Measure of anisotropy vs. radial distance r.

Fig. 12

Adiabatic index vs. radial distance r.

Fig. 13

Radial sound speed vs. radial distance r.

Fig. 14

Charge density vs. radial distance r.

Fig. 15

Electric field vs. radial distance r.

Fig. 16

Mass–radius ratio vs. radial distance r.

Fig. 17

Surface red-shift vs. radial distance r.

Fig. 18

Equilibrium forces vs. radial distance r.

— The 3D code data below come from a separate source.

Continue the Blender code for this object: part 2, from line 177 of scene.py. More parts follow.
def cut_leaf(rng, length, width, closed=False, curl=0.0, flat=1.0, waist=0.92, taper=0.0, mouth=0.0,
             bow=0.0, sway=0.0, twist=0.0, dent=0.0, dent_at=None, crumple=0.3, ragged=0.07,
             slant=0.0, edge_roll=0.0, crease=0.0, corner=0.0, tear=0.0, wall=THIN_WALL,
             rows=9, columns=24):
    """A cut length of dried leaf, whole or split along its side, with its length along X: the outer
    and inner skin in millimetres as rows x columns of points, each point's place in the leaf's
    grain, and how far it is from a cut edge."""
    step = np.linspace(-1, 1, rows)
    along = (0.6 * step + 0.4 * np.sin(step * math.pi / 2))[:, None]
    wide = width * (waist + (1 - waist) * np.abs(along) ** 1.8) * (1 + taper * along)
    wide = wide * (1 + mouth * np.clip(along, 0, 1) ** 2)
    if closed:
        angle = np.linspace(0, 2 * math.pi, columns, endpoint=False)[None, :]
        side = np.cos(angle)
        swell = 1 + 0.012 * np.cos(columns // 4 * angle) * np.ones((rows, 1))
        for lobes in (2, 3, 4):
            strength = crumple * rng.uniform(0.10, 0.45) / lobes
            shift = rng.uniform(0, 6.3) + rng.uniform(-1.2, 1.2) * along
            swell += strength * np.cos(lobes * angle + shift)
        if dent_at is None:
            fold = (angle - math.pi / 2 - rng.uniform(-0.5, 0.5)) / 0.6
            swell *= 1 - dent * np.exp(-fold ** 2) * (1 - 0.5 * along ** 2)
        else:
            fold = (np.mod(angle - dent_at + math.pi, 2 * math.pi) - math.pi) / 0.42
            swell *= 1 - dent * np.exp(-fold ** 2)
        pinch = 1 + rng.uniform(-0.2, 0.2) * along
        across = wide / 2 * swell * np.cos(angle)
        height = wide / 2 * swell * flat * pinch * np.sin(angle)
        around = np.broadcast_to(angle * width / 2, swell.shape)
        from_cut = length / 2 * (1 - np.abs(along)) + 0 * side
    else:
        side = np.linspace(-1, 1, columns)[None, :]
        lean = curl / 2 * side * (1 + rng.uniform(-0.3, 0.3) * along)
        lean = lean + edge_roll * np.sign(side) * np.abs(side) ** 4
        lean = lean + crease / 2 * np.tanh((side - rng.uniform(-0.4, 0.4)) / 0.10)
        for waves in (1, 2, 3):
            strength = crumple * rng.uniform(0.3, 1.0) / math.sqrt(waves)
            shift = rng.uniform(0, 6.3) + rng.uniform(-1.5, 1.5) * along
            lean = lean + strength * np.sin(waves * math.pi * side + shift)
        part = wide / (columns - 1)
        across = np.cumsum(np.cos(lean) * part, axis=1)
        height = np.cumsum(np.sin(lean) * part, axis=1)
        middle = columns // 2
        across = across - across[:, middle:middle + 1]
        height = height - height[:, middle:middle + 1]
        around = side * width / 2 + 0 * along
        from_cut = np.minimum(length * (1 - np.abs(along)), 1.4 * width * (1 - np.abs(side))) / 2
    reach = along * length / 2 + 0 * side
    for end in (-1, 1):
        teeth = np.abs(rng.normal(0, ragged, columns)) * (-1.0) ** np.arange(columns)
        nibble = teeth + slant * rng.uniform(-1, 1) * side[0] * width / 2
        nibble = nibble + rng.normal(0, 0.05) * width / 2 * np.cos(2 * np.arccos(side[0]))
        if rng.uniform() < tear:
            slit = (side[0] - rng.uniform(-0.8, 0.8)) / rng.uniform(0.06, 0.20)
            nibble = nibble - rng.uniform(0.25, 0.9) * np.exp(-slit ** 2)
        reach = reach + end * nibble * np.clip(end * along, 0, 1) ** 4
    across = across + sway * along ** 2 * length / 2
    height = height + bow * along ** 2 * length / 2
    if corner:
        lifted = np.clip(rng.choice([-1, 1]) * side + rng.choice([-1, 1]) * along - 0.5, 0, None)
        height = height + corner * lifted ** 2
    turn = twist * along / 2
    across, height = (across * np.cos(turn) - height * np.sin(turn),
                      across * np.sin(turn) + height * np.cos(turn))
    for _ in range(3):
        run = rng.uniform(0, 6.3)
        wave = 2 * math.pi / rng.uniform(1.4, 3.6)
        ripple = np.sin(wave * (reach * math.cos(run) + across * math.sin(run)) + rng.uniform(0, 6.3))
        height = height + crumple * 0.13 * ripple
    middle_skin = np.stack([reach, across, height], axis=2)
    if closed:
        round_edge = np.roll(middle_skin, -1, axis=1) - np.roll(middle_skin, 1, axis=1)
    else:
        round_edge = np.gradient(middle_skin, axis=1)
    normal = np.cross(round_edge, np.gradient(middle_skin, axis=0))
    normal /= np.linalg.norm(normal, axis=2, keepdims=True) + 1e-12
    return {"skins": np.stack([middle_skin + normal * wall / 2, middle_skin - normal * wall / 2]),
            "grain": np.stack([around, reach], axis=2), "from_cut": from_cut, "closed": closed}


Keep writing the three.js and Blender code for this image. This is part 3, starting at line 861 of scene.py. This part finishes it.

In our model we presented the geometrical features for the gravitational potentials and matter variables. We are pleased to note that the profile of the features in our model are also similar to the works of Pant et al [3, 42], Jasim et al [4, 56], Mardan et al [5], Das et al [6], Jape et al [13], Lighuda et al [15, 49], Sunzu and Danford [17], Mathias et al [18], Maharaj et al [21], Mafa Takisa and Maharaj [27], Bhar et al [35], Gedela et al [43], Bisht et al [48], Thirukkanesh and Ragel [57], Ngubelanga and Maharaj [58], Murad [59], Maharaj and Mafa Takisa [60], Maurya et al [61], and Fulara and Sah [62].

7 Conclusion

In this article, we have developed a new class of exact solutions utilising the Einstein–Maxwell field equations. We constructed a stellar model comprising three interior layers: the core layer with polytropic EoS, the intermediate layer which satisfies a linear EoS and the envelope layer described by a Chaplygin EoS. In our study, we have chosen the electric field and one of the metric functions. Our model comprises a new feature, a third layer with gaseous matter which is absent in Mardan et al [5]. The physical analysis demonstrates that the metric functions, matter variables and other physical conditions are relevant and compatible with the study of astrophysical objects. The physical discussion reveals that our model is well behaved. The results found in this paper are required to investigate the physical structures, features and properties of charged anisotropic superdense stellar objects with three layers in general relativity. For future work, the approach of three interior layers can be extended to include layers with different equations of state for each layer to obtain a deeper understanding of gravitational interactions for a star with composite matter distributions.